Please repeat all of the listing exactly.
____________
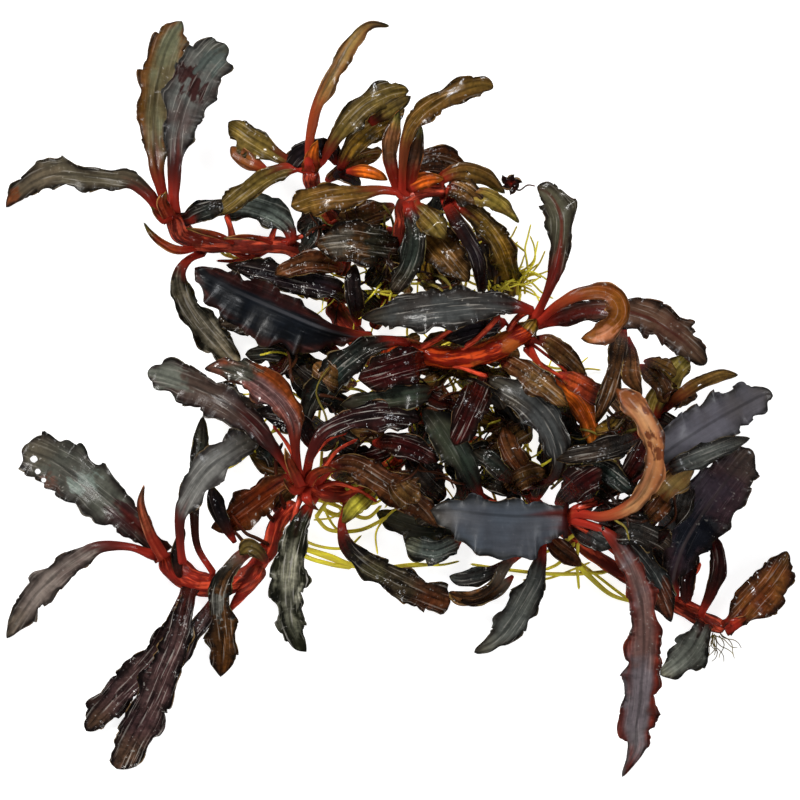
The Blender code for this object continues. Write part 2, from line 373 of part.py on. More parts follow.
def leaf_rings(leaf, foot):
    """Four points at each cross-section: one margin, the top of the midrib, the other margin, its foot.

    The margins rise and fall with cos(2 pi n s), where s is the share of the length and n the number
    of ripples, so there are two cross-sections to a ripple.
    """
    ripples = round(length_along(np.array(leaf.route, float)[:, :3])[-1] / RIPPLE)
    shares = np.linspace(0, 1, 2 * ripples + 1)
    curve = smooth_route(leaf.route, foot + (1 - foot) * shares)
    line = curve[:, :3]
    side, face = frames_along(line, leaf.roll)
    depth = np.interp(shares, [0, 0.35, 1], [STALK_HALF_DEPTH, RIB_HALF_DEPTH, TIP_HALF_DEPTH])
    margins = []
    for hand, half in ((-1, curve[:, 3]), (1, curve[:, 4])):
        half = np.maximum(half, TIP_HALF_WIDTH)
        blade = np.clip((half - STALK_WIDTH) / (FULL_RIPPLE_WIDTH - STALK_WIDTH), 0, 1)
        ripple = np.cos(2 * math.pi * ripples * shares) * blade
        reach = half * (1 + SCALLOP * hand * ripple)
        lift = leaf.cup * np.maximum(half - STALK_WIDTH, 0) + hand * leaf.wave * ripple
        margins.append(line + side * (hand * reach)[:, None] + face * lift[:, None])
    left, right = margins
    return np.stack([left, line + face * depth[:, None], right, line - face * depth[:, None]], axis=1)


def foot_share(leaf, stem):
    """The share of the route at which the stalk is clear of the stem that it grows from."""
    middle = smooth_route(stem.route, np.linspace(0, 1, 80))
    shares = np.linspace(0, 0.6, 240)
    line = smooth_route(leaf.route, shares)[:, :3]
    room = np.linalg.norm(line[:, None] - middle[None, :, :3], axis=2) - middle[:, 3] * (1 + NODE_SWELL)
    inside = room.min(axis=1) < leaf.route[0][3] + GAP
    return shares[inside][-1] if inside.any() else 0.0


def surface_samples(rings):
    """Points spread over the skin of a ringed piece, with the number of the ring that each follows."""
    following = np.roll(rings, -1, axis=1)
    grid = np.linspace(0, 1, 9)
    across = rings[:, :, None] + (following - rings)[:, :, None] * grid[None, None, :, None]
    across = across.reshape(len(rings), -1, 3)
    between = across[:-1, :, None] + np.diff(across, axis=0)[:, :, None] * grid[None, None, :, None]
    station = np.broadcast_to(np.arange(len(rings) - 1)[:, None, None], between.shape[:3])
    return between.reshape(-1, 3), station.ravel()


def cells_of(points):
    return tuple(np.floor((points[:, :2] + MAP_HALF_WIDTH) / CELL).astype(int).T)


def stamp(pile, rings):
    """Raises the pile's height map to the top of a piece."""
    points, _ = surface_samples(rings)
    np.maximum.at(pile, cells_of(points), points[:, 2])


def lay(pile, rings):
    """Lifts a leaf until it clears the pile. The lift fades along the leaf, and the foot stays put."""
    points, station = surface_samples(rings)
    column, row = cells_of(points)
    under = np.max([pile[column + i, row + j] for i in (-1, 0, 1) for j in (-1, 0, 1)], axis=0)
    short = np.zeros(len(rings))
    lacking = under + np.where(under > 0, REST_GAP, 0) - points[:, 2]
    np.maximum.at(short, station, lacking)
    np.maximum.at(short, station + 1, lacking)
    length = length_along(rings.mean(axis=1))
    apart = np.minimum(np.abs(length[:, None] - length[None]) / SETTLE_REACH, 1)
    lift = (np.maximum(short, 0)[None] * (0.5 + 0.5 * np.cos(math.pi * apart))).max(axis=1)
    anchored = np.clip(length / ANCHOR_LENGTH, 0, 1)
    lift *= anchored**2 * (3 - 2 * anchored)
    return rings + lift[:, None, None] * np.array((0, 0, 1))


def material_of(name, finish):
    """A plain material with the piece's own colour."""
    material = bpy.data.materials.get(name) or bpy.data.materials.new(name)
    material.use_nodes = True
    shader = material.node_tree.nodes["Principled BSDF"]
    colour, roughness = finish
    shader.inputs["Base Color"].default_value = (*colour, 1)
    shader.inputs["Roughness"].default_value = roughness
    shader.inputs["Metallic"].default_value = 0
    return material


def add_skin(name, rings, material, parent):
    """An object whose closed skin runs over the rings, with its origin at the middle of the first."""
    count, sides = rings.shape[:2]
    foot = rings[0].mean(axis=0)
    index = np.arange(count * sides).reshape(count, sides)
    following = np.roll(index, -1, axis=1)
    quads = np.stack([index[:-1], following[:-1], following[1:], index[1:]], axis=-1)
    even, odd = quads[:, 0::2].reshape(-1, 4), quads[:, 1::2].reshape(-1, 4)
    # The upper and the lower skin of a blade are split along the same diagonals, and so they can't cross
    faces = [*even[:, [0, 1, 2]].tolist(), *even[:, [0, 2, 3]].tolist(), *odd[:, [0, 1, 3]].tolist(),
             *odd[:, [1, 2, 3]].tolist(), index[0][::-1].tolist(), index[-1].tolist()]
    mesh = bpy.data.meshes.new(name)
    mesh.from_pydata(((rings - foot) * MM).reshape(-1, 3).tolist(), [], faces)
    mesh.materials.append(material)
    mesh.shade_smooth()
    mesh.set_sharp_from_angle(angle=math.radians(40))
    piece = bpy.data.objects.new(name, mesh)
    piece.location = Vector(foot * MM)
    piece.parent = parent
    bpy.context.scene.collection.objects.link(piece)


def main():
    for old in list(bpy.data.objects):
        bpy.data.objects.remove(old)
    clump = bpy.data.objects.new("clump", None)
    bpy.context.scene.collection.objects.link(clump)
    stems = {piece.name: piece for piece in CLUMP if isinstance(piece, Stem)}
    cells = round(2 * MAP_HALF_WIDTH / CELL)
    pile = np.zeros((cells, cells))
    for piece in CLUMP:
        if isinstance(piece, Leaf):
            rings = lay(pile, leaf_rings(piece, foot_share(piece, stems[piece.stem])))
            material = material_of("leaf_" + piece.finish, LEAF_FINISH[piece.finish])
        elif isinstance(piece, Stem):
            rings = stem_rings(piece)
            material = material_of("rhizome", STEM_FINISH)
        else:
            rings = tube_rings(piece.route, np.linspace(0, 1, 12), ROOT_SIDES)
            material = material_of("root", ROOT_FINISH)
        stamp(pile, rings)
        add_skin(piece.name, rings, material, clump)


main()
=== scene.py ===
"""A loose clump of bucephalandra, a creeping water plant, seen from straight above on a pale table.

Red rhizomes creep through the clump and end in crowns of long, wavy, glossy leaves; thin roots hang below.
The script follows the clump from the table up. Lengths are millimetres until a mesh is made: +X is right
and +Y is up in the camera's view, +Z is up.
"""

import math
import zlib

import bpy
import numpy as np
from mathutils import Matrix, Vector


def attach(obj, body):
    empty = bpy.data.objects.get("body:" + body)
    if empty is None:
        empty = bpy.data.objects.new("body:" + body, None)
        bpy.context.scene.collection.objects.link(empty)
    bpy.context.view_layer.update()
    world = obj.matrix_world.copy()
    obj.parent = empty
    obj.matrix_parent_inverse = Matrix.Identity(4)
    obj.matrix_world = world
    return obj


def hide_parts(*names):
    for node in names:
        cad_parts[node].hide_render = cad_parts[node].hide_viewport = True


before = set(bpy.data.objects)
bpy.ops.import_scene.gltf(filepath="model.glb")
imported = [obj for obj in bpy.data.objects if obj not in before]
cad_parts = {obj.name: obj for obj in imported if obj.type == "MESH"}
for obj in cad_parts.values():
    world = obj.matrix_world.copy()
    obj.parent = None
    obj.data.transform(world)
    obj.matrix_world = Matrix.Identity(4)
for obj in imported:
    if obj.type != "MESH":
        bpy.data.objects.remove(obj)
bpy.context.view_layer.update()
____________
### Finished answer
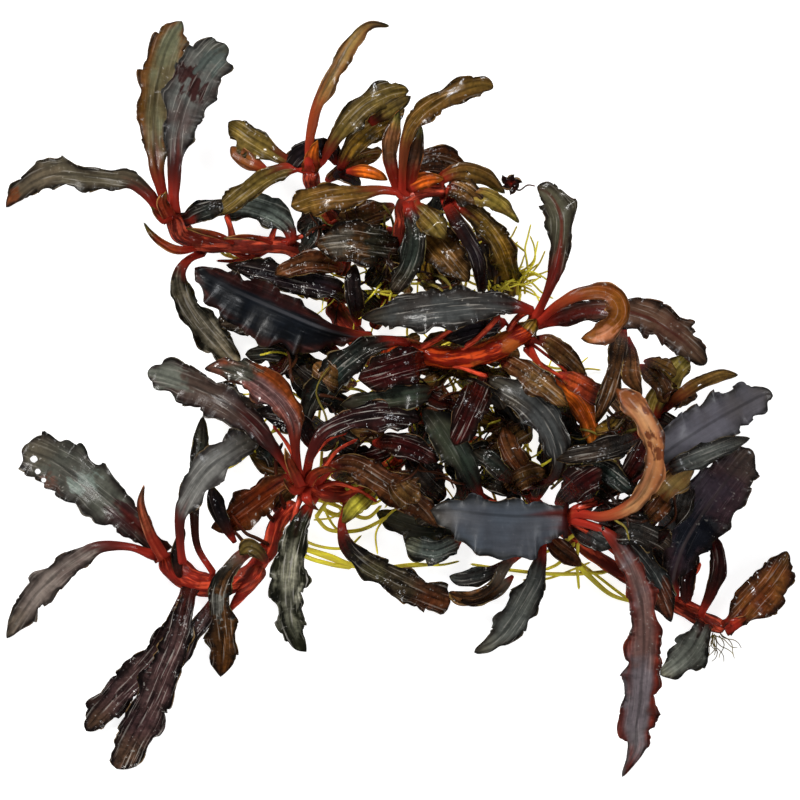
The Blender code for this object continues. Write part 2, from line 373 of part.py on. More parts follow.
def leaf_rings(leaf, foot):
    """Four points at each cross-section: one margin, the top of the midrib, the other margin, its foot.

    The margins rise and fall with cos(2 pi n s), where s is the share of the length and n the number
    of ripples, so there are two cross-sections to a ripple.
    """
    ripples = round(length_along(np.array(leaf.route, float)[:, :3])[-1] / RIPPLE)
    shares = np.linspace(0, 1, 2 * ripples + 1)
    curve = smooth_route(leaf.route, foot + (1 - foot) * shares)
    line = curve[:, :3]
    side, face = frames_along(line, leaf.roll)
    depth = np.interp(shares, [0, 0.35, 1], [STALK_HALF_DEPTH, RIB_HALF_DEPTH, TIP_HALF_DEPTH])
    margins = []
    for hand, half in ((-1, curve[:, 3]), (1, curve[:, 4])):
        half = np.maximum(half, TIP_HALF_WIDTH)
        blade = np.clip((half - STALK_WIDTH) / (FULL_RIPPLE_WIDTH - STALK_WIDTH), 0, 1)
        ripple = np.cos(2 * math.pi * ripples * shares) * blade
        reach = half * (1 + SCALLOP * hand * ripple)
        lift = leaf.cup * np.maximum(half - STALK_WIDTH, 0) + hand * leaf.wave * ripple
        margins.append(line + side * (hand * reach)[:, None] + face * lift[:, None])
    left, right = margins
    return np.stack([left, line + face * depth[:, None], right, line - face * depth[:, None]], axis=1)


def foot_share(leaf, stem):
    """The share of the route at which the stalk is clear of the stem that it grows from."""
    middle = smooth_route(stem.route, np.linspace(0, 1, 80))
    shares = np.linspace(0, 0.6, 240)
    line = smooth_route(leaf.route, shares)[:, :3]
    room = np.linalg.norm(line[:, None] - middle[None, :, :3], axis=2) - middle[:, 3] * (1 + NODE_SWELL)
    inside = room.min(axis=1) < leaf.route[0][3] + GAP
    return shares[inside][-1] if inside.any() else 0.0


def surface_samples(rings):
    """Points spread over the skin of a ringed piece, with the number of the ring that each follows."""
    following = np.roll(rings, -1, axis=1)
    grid = np.linspace(0, 1, 9)
    across = rings[:, :, None] + (following - rings)[:, :, None] * grid[None, None, :, None]
    across = across.reshape(len(rings), -1, 3)
    between = across[:-1, :, None] + np.diff(across, axis=0)[:, :, None] * grid[None, None, :, None]
    station = np.broadcast_to(np.arange(len(rings) - 1)[:, None, None], between.shape[:3])
    return between.reshape(-1, 3), station.ravel()


def cells_of(points):
    return tuple(np.floor((points[:, :2] + MAP_HALF_WIDTH) / CELL).astype(int).T)


def stamp(pile, rings):
    """Raises the pile's height map to the top of a piece."""
    points, _ = surface_samples(rings)
    np.maximum.at(pile, cells_of(points), points[:, 2])


def lay(pile, rings):
    """Lifts a leaf until it clears the pile. The lift fades along the leaf, and the foot stays put."""
    points, station = surface_samples(rings)
    column, row = cells_of(points)
    under = np.max([pile[column + i, row + j] for i in (-1, 0, 1) for j in (-1, 0, 1)], axis=0)
    short = np.zeros(len(rings))
    lacking = under + np.where(under > 0, REST_GAP, 0) - points[:, 2]
    np.maximum.at(short, station, lacking)
    np.maximum.at(short, station + 1, lacking)
    length = length_along(rings.mean(axis=1))
    apart = np.minimum(np.abs(length[:, None] - length[None]) / SETTLE_REACH, 1)
    lift = (np.maximum(short, 0)[None] * (0.5 + 0.5 * np.cos(math.pi * apart))).max(axis=1)
    anchored = np.clip(length / ANCHOR_LENGTH, 0, 1)
    lift *= anchored**2 * (3 - 2 * anchored)
    return rings + lift[:, None, None] * np.array((0, 0, 1))


def material_of(name, finish):
    """A plain material with the piece's own colour."""
    material = bpy.data.materials.get(name) or bpy.data.materials.new(name)
    material.use_nodes = True
    shader = material.node_tree.nodes["Principled BSDF"]
    colour, roughness = finish
    shader.inputs["Base Color"].default_value = (*colour, 1)
    shader.inputs["Roughness"].default_value = roughness
    shader.inputs["Metallic"].default_value = 0
    return material


def add_skin(name, rings, material, parent):
    """An object whose closed skin runs over the rings, with its origin at the middle of the first."""
    count, sides = rings.shape[:2]
    foot = rings[0].mean(axis=0)
    index = np.arange(count * sides).reshape(count, sides)
    following = np.roll(index, -1, axis=1)
    quads = np.stack([index[:-1], following[:-1], following[1:], index[1:]], axis=-1)
    even, odd = quads[:, 0::2].reshape(-1, 4), quads[:, 1::2].reshape(-1, 4)
    # The upper and the lower skin of a blade are split along the same diagonals, and so they can't cross
    faces = [*even[:, [0, 1, 2]].tolist(), *even[:, [0, 2, 3]].tolist(), *odd[:, [0, 1, 3]].tolist(),
             *odd[:, [1, 2, 3]].tolist(), index[0][::-1].tolist(), index[-1].tolist()]
    mesh = bpy.data.meshes.new(name)
    mesh.from_pydata(((rings - foot) * MM).reshape(-1, 3).tolist(), [], faces)
    mesh.materials.append(material)
    mesh.shade_smooth()
    mesh.set_sharp_from_angle(angle=math.radians(40))
    piece = bpy.data.objects.new(name, mesh)
    piece.location = Vector(foot * MM)
    piece.parent = parent
    bpy.context.scene.collection.objects.link(piece)


def main():
    for old in list(bpy.data.objects):
        bpy.data.objects.remove(old)
    clump = bpy.data.objects.new("clump", None)
    bpy.context.scene.collection.objects.link(clump)
    stems = {piece.name: piece for piece in CLUMP if isinstance(piece, Stem)}
    cells = round(2 * MAP_HALF_WIDTH / CELL)
    pile = np.zeros((cells, cells))
    for piece in CLUMP:
        if isinstance(piece, Leaf):
            rings = lay(pile, leaf_rings(piece, foot_share(piece, stems[piece.stem])))
            material = material_of("leaf_" + piece.finish, LEAF_FINISH[piece.finish])
        elif isinstance(piece, Stem):
            rings = stem_rings(piece)
            material = material_of("rhizome", STEM_FINISH)
        else:
            rings = tube_rings(piece.route, np.linspace(0, 1, 12), ROOT_SIDES)
            material = material_of("root", ROOT_FINISH)
        stamp(pile, rings)
        add_skin(piece.name, rings, material, clump)


main()
=== scene.py ===
"""A loose clump of bucephalandra, a creeping water plant, seen from straight above on a pale table.

Red rhizomes creep through the clump and end in crowns of long, wavy, glossy leaves; thin roots hang below.
The script follows the clump from the table up. Lengths are millimetres until a mesh is made: +X is right
and +Y is up in the camera's view, +Z is up.
"""

import math
import zlib

import bpy
import numpy as np
from mathutils import Matrix, Vector


def attach(obj, body):
    empty = bpy.data.objects.get("body:" + body)
    if empty is None:
        empty = bpy.data.objects.new("body:" + body, None)
        bpy.context.scene.collection.objects.link(empty)
    bpy.context.view_layer.update()
    world = obj.matrix_world.copy()
    obj.parent = empty
    obj.matrix_parent_inverse = Matrix.Identity(4)
    obj.matrix_world = world
    return obj


def hide_parts(*names):
    for node in names:
        cad_parts[node].hide_render = cad_parts[node].hide_viewport = True


before = set(bpy.data.objects)
bpy.ops.import_scene.gltf(filepath="model.glb")
imported = [obj for obj in bpy.data.objects if obj not in before]
cad_parts = {obj.name: obj for obj in imported if obj.type == "MESH"}
for obj in cad_parts.values():
    world = obj.matrix_world.copy()
    obj.parent = None
    obj.data.transform(world)
    obj.matrix_world = Matrix.Identity(4)
for obj in imported:
    if obj.type != "MESH":
        bpy.data.objects.remove(obj)
bpy.context.view_layer.update()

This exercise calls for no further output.